The couple wrote the rest of the scripts but not together. After plotting out the stories of medical student Ashley, brewery owner Gordon, their friends and family, and Colin, they split the episodes and wrote separately, swapping them back and forth. “If we were there to try to do it together, we wouldn’t get anything written,” Brammall says. Adds Dyer, “And we’d drive each other mental. We work differently; Patty’s more contemplative. He just has more confidence, so if I’d been there and we’d literally shared a laptop, we would have killed each other.”

During the production of Season 1 back in Australia, Brammall says, “I remember at the end of every week of shooting we’d be like, ‘Can you believe we got to make it?’ Also we were still dodging COVID at the time,” with their infant daughter in tow.

They credit their production company for giving them the space to make exactly what they envisioned without worrying about what anyone else thought. “My big fear was that people would think it was cute,” Dyer says.

Patrick Brammal and Harriet Dyer snuggle on an outdoor bench for a portrait.

With offers of work now streaming in, the Australian couple want to take it slow. “We just need to navel gaze for a minute and work out what that next thing is,” says Harriet Dyer, with husband Patrick Brammal.

(Yuri Hasegawal / For The Times)

Brammall chimes in. “Yeah, Harri was allergic to the idea of doing like a doggy style show.”

Dyer: “‘Doggy style?’”

Brammall: “Harri’s allergic to doggy style.”

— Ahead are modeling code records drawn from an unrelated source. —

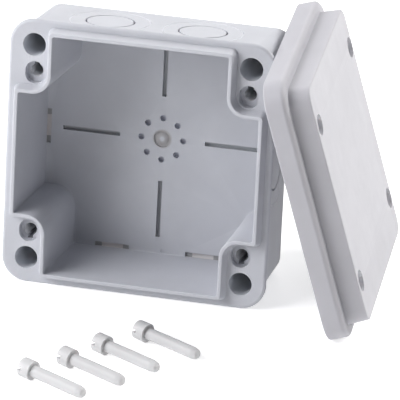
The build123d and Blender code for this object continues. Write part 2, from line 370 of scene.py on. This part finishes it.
def moulded_plastic(name, colour, light_colour, roughness, grain, scatter, recesses=None):
    """Injection-moulded plastic with slight colour drift, moulded grain and paler worn edges, and
    with light and shade painted into its recesses where masks are given.
    """
    material = bpy.data.materials.new(name)
    material.use_nodes = True
    tree = material.node_tree
    links = tree.links
    shader = tree.nodes["Principled BSDF"]
    shader.inputs["IOR"].default_value = PLASTIC_IOR
    shader.inputs["Specular IOR Level"].default_value = PLASTIC_SPECULAR
    shader.inputs["Subsurface Weight"].default_value = scatter
    shader.inputs["Subsurface Radius"].default_value = SCATTER_RADIUS
    shader.inputs["Subsurface Scale"].default_value = 1.0

    drift = noise(tree, DRIFT_SCALE, 4.0, 0.55)
    dark, light = (tuple(part * tone for part in colour) for tone in DRIFT_TONES)
    shade = ramp(tree, drift, dark, light, DRIFT_RAMP)
    shape = tree.nodes.new("ShaderNodeNewGeometry")
    edge = ramp(tree, shape.outputs["Pointiness"], (0.0, 0.0, 0.0), (1.0, 1.0, 1.0), EDGE_RAMP)
    worn = maths(tree, "MULTIPLY", edge, noise(tree, WEAR_SCALE, 3.0))
    shade = blended(tree, worn, shade, light_colour)
    # painted light and shade: each mask makes the colour paler or darker in a recess
    for mask, painted_tone in recesses(tree) if recesses else ():
        shade = blended(tree, mask, shade, painted_tone)
    links.new(shade, shader.inputs["Base Color"])

    smear = noise(tree, SMEAR_SCALE, 5.0, 0.6)
    low, high = (roughness + change for change in SMEAR_RANGE)
    links.new(spread(tree, smear, low, high), shader.inputs["Roughness"])

    grain_scale, grain_depth = grain
    fine = bumped(tree, noise(tree, grain_scale, 2.0), 0.35, grain_depth)
    broad = bumped(tree, noise(tree, WAVE_SCALE, 1.0), 0.25, WAVE_DEPTH, fine)
    links.new(broad, shader.inputs["Normal"])
    return material


def seal_rubber(name):
    """Foamed seal: soft grey, matt, with fine open cells."""
    material = bpy.data.materials.new(name)
    material.use_nodes = True
    tree = material.node_tree
    links = tree.links
    shader = tree.nodes["Principled BSDF"]
    shader.inputs["IOR"].default_value = 1.45
    shader.inputs["Sheen Weight"].default_value = 0.1
    place = tree.nodes.new("ShaderNodeTexCoord")
    cells = node(tree, "ShaderNodeTexVoronoi", Scale=CELL_SCALE)
    links.new(place.outputs["Object"], cells.inputs["Vector"])
    height = cells.outputs["Distance"]
    links.new(ramp(tree, height, *CELL_TONES), shader.inputs["Base Color"])
    links.new(spread(tree, height, 0.7, 0.9), shader.inputs["Roughness"])
    links.new(bumped(tree, height, 0.5, CELL_DEPTH), shader.inputs["Normal"])
    return material


def dress(name, material):
    """Give a CAD node one material."""
    piece = nodes[name]
    piece.data.materials.clear()
    piece.data.materials.append(material)


def seen_directly(tree):
    """1 for the rays of the camera, of reflections and of clear materials, otherwise 0."""
    path = tree.nodes.new("ShaderNodeLightPath")
    seen = path.outputs["Is Camera Ray"]
    for other in ("Is Glossy Ray", "Is Transmission Ray"):
        seen = maths(tree, "MAXIMUM", seen, path.outputs[other])
    return seen


def make_floor():
    """A pale floor under the object."""
    mesh = bpy.data.meshes.new("floor")
    half = FLOOR_SIZE / 2
    corners = [(-half, -half, 0.0), (half, -half, 0.0), (half, half, 0.0), (-half, half, 0.0)]
    mesh.from_pydata(corners, [], [(0, 1, 2, 3)])
    floor = bpy.data.objects.new("floor", mesh)
    bpy.context.scene.collection.objects.link(floor)
    material = bpy.data.materials.new("floor_white")
    material.use_nodes = True
    tree = material.node_tree
    shader = tree.nodes["Principled BSDF"]
    shader.inputs["Base Color"].default_value = (FLOOR_WHITE, FLOOR_WHITE, FLOOR_WHITE, 1.0)
    shader.inputs["Roughness"].default_value = 0.9
    # the camera and reflections see the floor as white as the background, also far from the lamps,
    # and the shadows on it
    place = tree.nodes.new("ShaderNodeTexCoord")
    apart = tree.nodes.new("ShaderNodeSeparateXYZ")
    tree.links.new(place.outputs["Object"], apart.inputs["Vector"])
    from_object = distance(tree, apart.outputs["X"], apart.outputs["Y"])
    far = maths(tree, "MULTIPLY", fades(tree, from_object, FLOOR_FAR, FLOOR_NEAR), FAR_LIFT)
    lift = maths(tree, "MULTIPLY", seen_directly(tree), maths(tree, "ADD", far, FLOOR_LIFT))
    glow = maths(tree, "ADD", lift, FLOOR_GLOW)
    tree.links.new(glow, shader.inputs["Emission Strength"])
    shader.inputs["Emission Color"].default_value = (1.0, 1.0, 1.0, 1.0)
    mesh.materials.append(material)


def make_world():
    """A white background that gives the object next to no light."""
    world = bpy.data.worlds.new("studio")
    bpy.context.scene.world = world
    world.use_nodes = True
    tree = world.node_tree
    tree.nodes.clear()
    links = tree.links
    out = tree.nodes.new("ShaderNodeOutputWorld")
    soft = node(tree, "ShaderNodeBackground", Color=(0.93, 0.96, 1.0, 1.0), Strength=0.02)
    white = node(tree, "ShaderNodeBackground", Color=(1.0, 1.0, 1.0, 1.0), Strength=1.0)
    mix = tree.nodes.new("ShaderNodeMixShader")
    links.new(seen_directly(tree), mix.inputs["Fac"])
    links.new(soft.outputs["Background"], mix.inputs[1])
    links.new(white.outputs["Background"], mix.inputs[2])
    links.new(mix.outputs["Shader"], out.inputs["Surface"])


def area_light(name, azimuth, elevation, away, size, watts, colour):
    """A square soft lamp aimed at the object."""
    toward = direction(math.radians(azimuth), math.radians(elevation))
    data = bpy.data.lights.new(name, "AREA")
    data.shape = "SQUARE"
    data.size = size
    data.energy = watts
    data.color = colour
    lamp = bpy.data.objects.new(name, data)
    bpy.context.scene.collection.objects.link(lamp)
    lamp.location = LAMP_AIM + toward * away
    lamp.rotation_euler = (-toward).to_track_quat("-Z", "Y").to_euler()


make_camera()
make_floor()
make_world()
area_light("key", -57, 34, 0.95, 0.75, 10.8, (0.98, 0.98, 1.0))
area_light("back_right", 120, 38, 1.6, 0.8, 20.0, (1.0, 0.99, 0.98))
area_light("back_top", 180, 46, 1.6, 0.8, 6.5, (1.0, 1.0, 1.0))

dress("base", moulded_plastic(
    "base_plastic", (0.555, 0.565, 0.605), (0.70, 0.71, 0.74),
    SATIN, SPARK_ERODED, BODY_SCATTER, base_recesses,
))
dress("lid", moulded_plastic(
    "lid_plastic", (0.53, 0.525, 0.56), (0.68, 0.68, 0.71),
    SATIN, SPARK_ERODED, BODY_SCATTER, lid_recesses,
))
dress("lid_gasket", seal_rubber("seal"))
screw_plastic = moulded_plastic(
    "screw_plastic", (0.63, 0.63, 0.635), (0.70, 0.70, 0.70),
    SMOOTH, FINE_GRAIN, SCREW_SCATTER,
)
for name in nodes:
    if name.startswith("lid_screw"):
        dress(name, screw_plastic)

bpy.context.scene.view_settings.view_transform = "Standard"
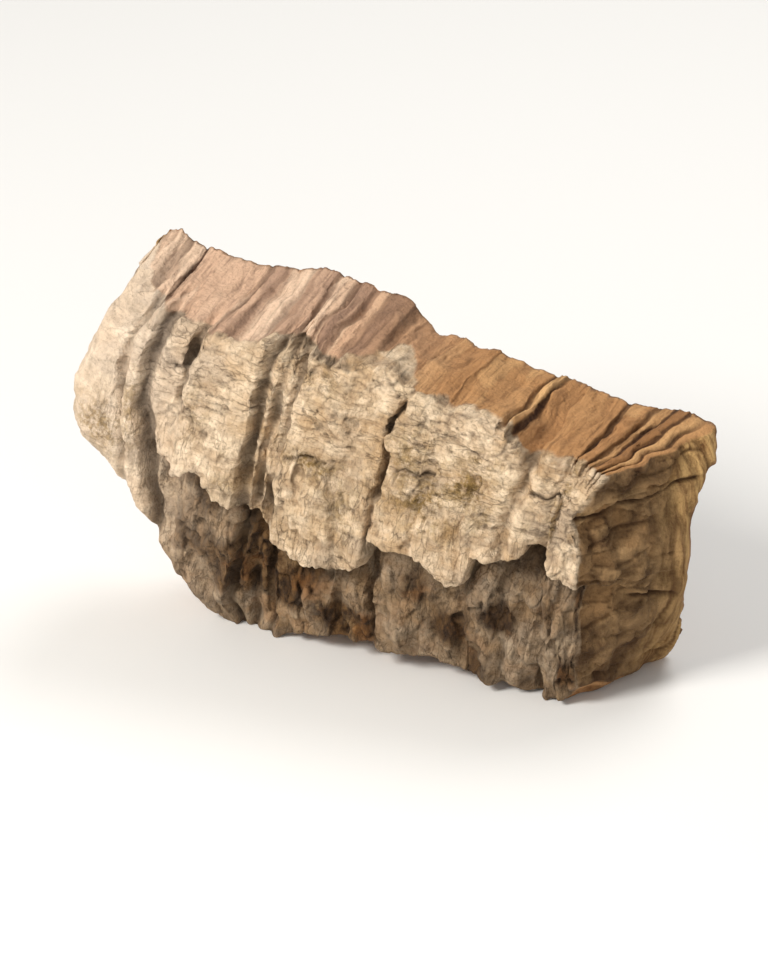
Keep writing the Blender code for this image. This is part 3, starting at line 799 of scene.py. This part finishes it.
def steady_span(tree, value, low, high):
    """0 where the value is at low, 1 where it is at high, evenly between."""
    return add(tree, "ShaderNodeMapRange", {"Value": value, "From Min": low, "From Max": high}).outputs[0]


def stretched(tree, vector, scale, shift=(0.0, 0.0, 0.0)):
    return add(tree, "ShaderNodeMapping", {"Vector": vector, "Scale": scale, "Location": shift}).outputs[0]


def cloud(tree, vector, detail=4.0, roughness=0.55, distortion=0.0):
    inputs = {"Vector": vector, "Scale": 1.0, "Detail": detail, "Roughness": roughness}
    return add(tree, "ShaderNodeTexNoise", {**inputs, "Distortion": distortion}).outputs[0]


def coloured_cloud(tree, vector, scale, detail):
    inputs = {"Vector": vector, "Scale": scale, "Detail": detail}
    return add(tree, "ShaderNodeTexNoise", inputs).outputs["Color"]


def cells(tree, vector, scale):
    """The distance to the middle of the nearest of many scattered cells."""
    inputs = {"Vector": vector, "Scale": scale, "Randomness": 1.0}
    return add(tree, "ShaderNodeTexVoronoi", inputs).outputs["Distance"]


def scaled(tree, vector, factor):
    return add(tree, "ShaderNodeVectorMath", {0: vector, 3: factor}, operation="SCALE").outputs[0]


def shifted(tree, vector, other):
    return add(tree, "ShaderNodeVectorMath", {0: vector, 1: other}, operation="ADD").outputs[0]


def attribute(tree, name, output="Fac"):
    return add(tree, "ShaderNodeAttribute", attribute_name=name).outputs[output]


def new_group(name, inputs, output):
    """An empty node group: its inputs and its output are named as {name: kind of socket}."""
    group = bpy.data.node_groups.new(name, "ShaderNodeTree")
    for way, sockets in (("INPUT", inputs), ("OUTPUT", output)):
        for label, kind in sockets.items():
            group.interface.new_socket(label, in_out=way, socket_type="NodeSocket" + kind)
    return group, group.nodes.new("NodeGroupInput").outputs, group.nodes.new("NodeGroupOutput").inputs


def use(tree, group, inputs):
    node = tree.nodes.new("ShaderNodeGroup")
    node.node_tree = group
    for key, value in inputs.items():
        if isinstance(value, bpy.types.NodeSocket):
            tree.links.new(value, node.inputs[key])
        else:
            node.inputs[key].default_value = value
    return node.outputs


def make_mottle():
    """Two colours that run into each other in soft patches."""
    inputs = {"Place": "Vector", "Light": "Color", "Dark": "Color", "Balance": "Float"}
    group, given, put = new_group("mottle", inputs, {"Colour": "Color"})
    patches = cloud(group, given["Place"], 6.0, 0.62, 0.3)
    low = sums(group, "SUBTRACT", given["Balance"], 0.14)
    high = sums(group, "ADD", given["Balance"], 0.14)
    share = steady_span(group, patches, low, high)
    group.links.new(mixed(group, share, given["Dark"], given["Light"]), put["Colour"])
    return group


def make_pores():
    """Small dark pores: a mask that is 1 inside each."""
    group, given, put = new_group("pores", {"Place": "Vector", "Size": "Float"}, {"Mask": "Float"})
    moved = shifted(group, given["Place"], coloured_cloud(group, given["Place"], 0.7, 3.0))
    inside = sums(group, "SUBTRACT", given["Size"], cells(group, moved, 1.0))
    group.links.new(steady_span(group, inside, 0.0, 0.1), put["Mask"])
    return group


def make_fissures():
    """Fine cracks that net the surface and die out in places: a mask that is 1 inside each."""
    group, given, put = new_group("fissures", {"Place": "Vector", "Width": "Float"}, {"Mask": "Float"})
    bent = scaled(group, coloured_cloud(group, given["Place"], 1.3, 5.0), 1.4)
    moved = shifted(group, given["Place"], bent)
    net = add(group, "ShaderNodeTexVoronoi", {"Vector": moved, "Scale": 1.0}, feature="DISTANCE_TO_EDGE")
    wide = stretched(group, given["Place"], (0.45, 0.45, 0.45))
    lasting = span(group, cloud(group, wide, 3.0), 0.46, 0.62)
    room = sums(group, "MULTIPLY", given["Width"], lasting)
    inside = sums(group, "SUBTRACT", room, net.outputs["Distance"])
    group.links.new(steady_span(group, inside, -0.02, 0.03), put["Mask"])
    return group


def make_deep_shade():
    """A surface colour with painted shade where it lies deep: mixed unevenly towards the Deep colour as far
    as the Shade mask goes.
    """
    inputs = {"Surface": "Color", "Deep": "Color", "Shade": "Float", "Place": "Vector"}
    group, given, put = new_group("deep_shade", inputs, {"Colour": "Color"})
    uneven = cloud(group, given["Place"], 4.0, 0.6)
    wide = sums(group, "MULTIPLY_ADD", uneven, 0.5)
    wide.node.inputs[2].default_value = 0.72
    share = sums(group, "MULTIPLY", given["Shade"], wide, clamp=True)
    group.links.new(mixed(group, share, given["Surface"], given["Deep"]), put["Colour"])
    return group


def make_fine_grain():
    """The crumb of cork: a height that is the same in all directions."""
    group, given, put = new_group("fine_grain", {"Place": "Vector", "Size": "Float"}, {"Height": "Float"})
    small = scaled(group, given["Place"], sums(group, "DIVIDE", 1.0, given["Size"]))
    crumb = cloud(group, small, 8.0, 0.68, 0.2)
    both = sums(group, "MULTIPLY_ADD", cells(group, small, 0.9), 0.35)
    group.links.new(crumb, both.node.inputs[2])
    group.links.new(both, put["Height"])
    return group


def new_material(name, roughness):
    material = bpy.data.materials.new(name)
    material.use_nodes = True
    tree = material.node_tree
    shader = tree.nodes["Principled BSDF"]
    shader.inputs["Roughness"].default_value = roughness
    return material, tree, shader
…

Dyer: “I was allergic to doing a show that felt doggy.”

Brammall: “The style of dog. Print this.”

Dyer says, “Stop saying style in the same sentence as dog. I didn’t want it to be that. I didn’t want it to be wacky.”

Brammall: “It’s a minor miracle anything of quality ever gets made, and after everything you do, and all the incredible people collaborating with us, we didn’t want people to go, ‘Eh, it’s fine.’”

Dyer: “That was my terror. I’d rather someone go ‘I didn’t really like that show’ than be ambivalent. So I was nervous.”

Their instincts paid off; the series has a 100% fresh critics’ score on Rotten Tomatoes. They just completed work on Season 2 in Sydney.

“We had a date last night for the first time in six months,” Brammall says. Adds Dyer, “We’ve gotta take care of the union, because our daughter tries to rip it apart.”

Says Brammall, “That’s her job.”

They’re now fielding requests to be showrunners on other projects, “and that’s so amazing, I’m pinching myself,” Dyer says. But they’ll have to feel as strongly about any new project as they do about “Colin” to say yes. Meanwhile, they need a break. “We’re so over the moon that this little accident of a TV show has done well and people want to work with us, but we just need to navel gaze for a minute and work out what that next thing is,” she says. “Also, we want to do a Season 3, because the way we’ve left Season 2, people are gonna be mad.”

Adds Brammall, “Yeah, so hopefully the commissioning network gets on board. But we just need to fill the tanks again. That’s how we protect us.”